By Rachana Bhide
Back in the early 2000s, I was living in DC and was home one unremarkable evening, when I received a terribly alarming voice message. It was from a guy who I was close to and had known for years; he was now back in town himself after graduating. We had caught up in the previous days, but I was wholly unprepared for the message I picked up.
“Rach,” it said. The voice on the message was distraught, barely audible. “Rach, I’m having a really difficult time here again. I don’t think it’s getting any better. I really think — like, tonight — I think I’m going to kill myself.”
I don’t remember my immediate reaction, except frantically locating his number on my cell phone and hitting send. “Come over,” I said — I know I said this, and the next words: “We’ll get you better.” I honestly don’t even remember if I talked to him or if I left it as a voice message, but within 5 minutes he was already at my door.
When he arrived he didn’t appear broken; he had clearly been crying but I remember thinking he looked quite in control. We stood two steps from my front door and talked in my foyer– either out of situational urgency, or because we tried to attempt a casual, breezy conversation, similar to how we always were with each other. But it certainly wasn’t breezy; he talked about the things that had been happening in his life, how hard it was for him to be back in the same difficult environment, and how scared he was to face what was to come.
Two and a half hours later, we hadn’t left the foyer.

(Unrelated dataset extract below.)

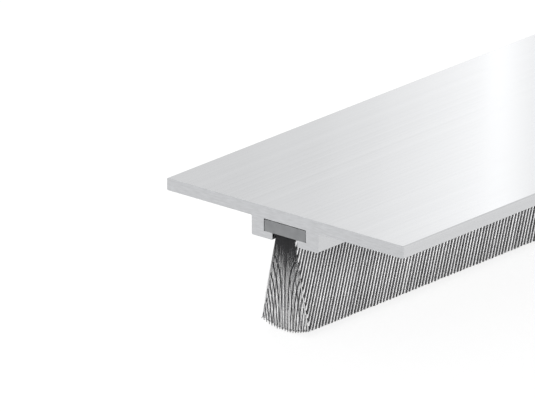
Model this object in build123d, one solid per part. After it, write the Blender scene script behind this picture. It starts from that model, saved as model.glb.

We’d both migrated directly onto the cold carpet, sitting across from each other with more eye contact than I’d ever made with him, talking through his pain, our tones beginning to alternate between serious and relaxed.
When he seemed to be OK, we started bantering a bit, and I made a gentle but perfectly timed joke that had him laughing so hard I was actually kind of proud of myself for making him “better” again. He still remains a dear friend to this day.
Yet he and I never spoke of the incident again.
I would like to say that event changed me and my views on male mental health, but I was too numb at that point to understand (or accept) how someone — a guy — with whom I was so close might be fragile. It also felt incredibly awkward to suggest he may need any kind of emotional support. “Talk to me if you’re ever down, I’ll make you laugh” was kind of how I had dealt with all the men in my life.
Getting “Woke” To the Topic of Men and Mental Health
It wasn’t until 15 years later, when I began my master’s degree in psychology, that I remembered the incident. I only recalled it after I was on a date, and my date told me a guy who he had grown up with committed suicide. I woke up at 2am that night, remembering vividly the entire episode: the foyer, the long talk, and the raw, broken voice message.
As part of my my master’s research I was speaking to a lot of men about topics like leadership and the workplace. And as I was doing so, I was naturally beginning to feel these men’s — often very high — levels of empathy. The more I spent time with my two best buddies in grad school, the more I realized how wonderfully, traditionally “masculine” and simultaneously deeply emotional they were. So I wanted to explore how men tapping into their emotions could have a positive effect on the workplace and on themselves.
Men Supporting Women… and Women Supporting Men
One key piece of my research evolved specifically to the role of gender partnerships: how men use their natural empathy to positively champion and support women in their lives. The Corner of the Court is a project and social platform I created that offers a simple, visible way for women to share a story about a guy who has inspired and supported her. The message is to promote and further encourage such behaviors of our male allies by saying: “Men… your mentorship to us makes an impact.”
The woman is the hero of the story she shares on the site. Yet it says volumes, that she is making a conscious decision to publicly share how important her male champion is.
This is an added, deeper impact that the project is making… it offers both a present and powerful voice from women: When a man matters to us, we take the time to let him know.
I strongly believe that what our men need to hear, and feel from the world, is love. For me, outside of romantic relationships, I was far remiss in offering any such words to the other men in my life. The stories we receive in The Corner of the Court cover diverse relationships women have with their mentors, coaches, brothers, fathers, bosses… Yet, read any story and you’ll find that each one is unquestionably filled with love: from the supportive actions the man has offered to the woman, and in turn, how the woman talks about his impact so publicly.
Why We Do What We Do: My Confession
Here’s where I make my confession: The Corner of the Court is the most important thing I’m involved with now, and it is absolutely because of the positive message it spreads for male allies and champions who support women (the powerful tennis metaphor of him being firmly “in her court”). And that will continue.
But it’s no secret, there’s a reason we researchers are drawn to certain topics — they are those topics with which we have some “unfinished business” (whether consciously or not), or poignant experiences through which we have lived, survived, and are especially poised to navigate.
I was in such disbelief the evening I got that call, it took me 15 years to even begin to make sense of it. I know this project won’t prevent the circumstances of what led to that night in this man’s life, nor can it change the rigid environmental pressures under which I believe men must mask emotional pain or their need for mental health support.
But I do know that my work provides me, and hopefully our readers, a profound and active reminder that we women should let our guys know, directly and often, how much they matter to us.
To those who follow, who share, who submit stories on behalf of our project, thank you. Thank you for supporting our guys, who invest so much of themselves in supporting us!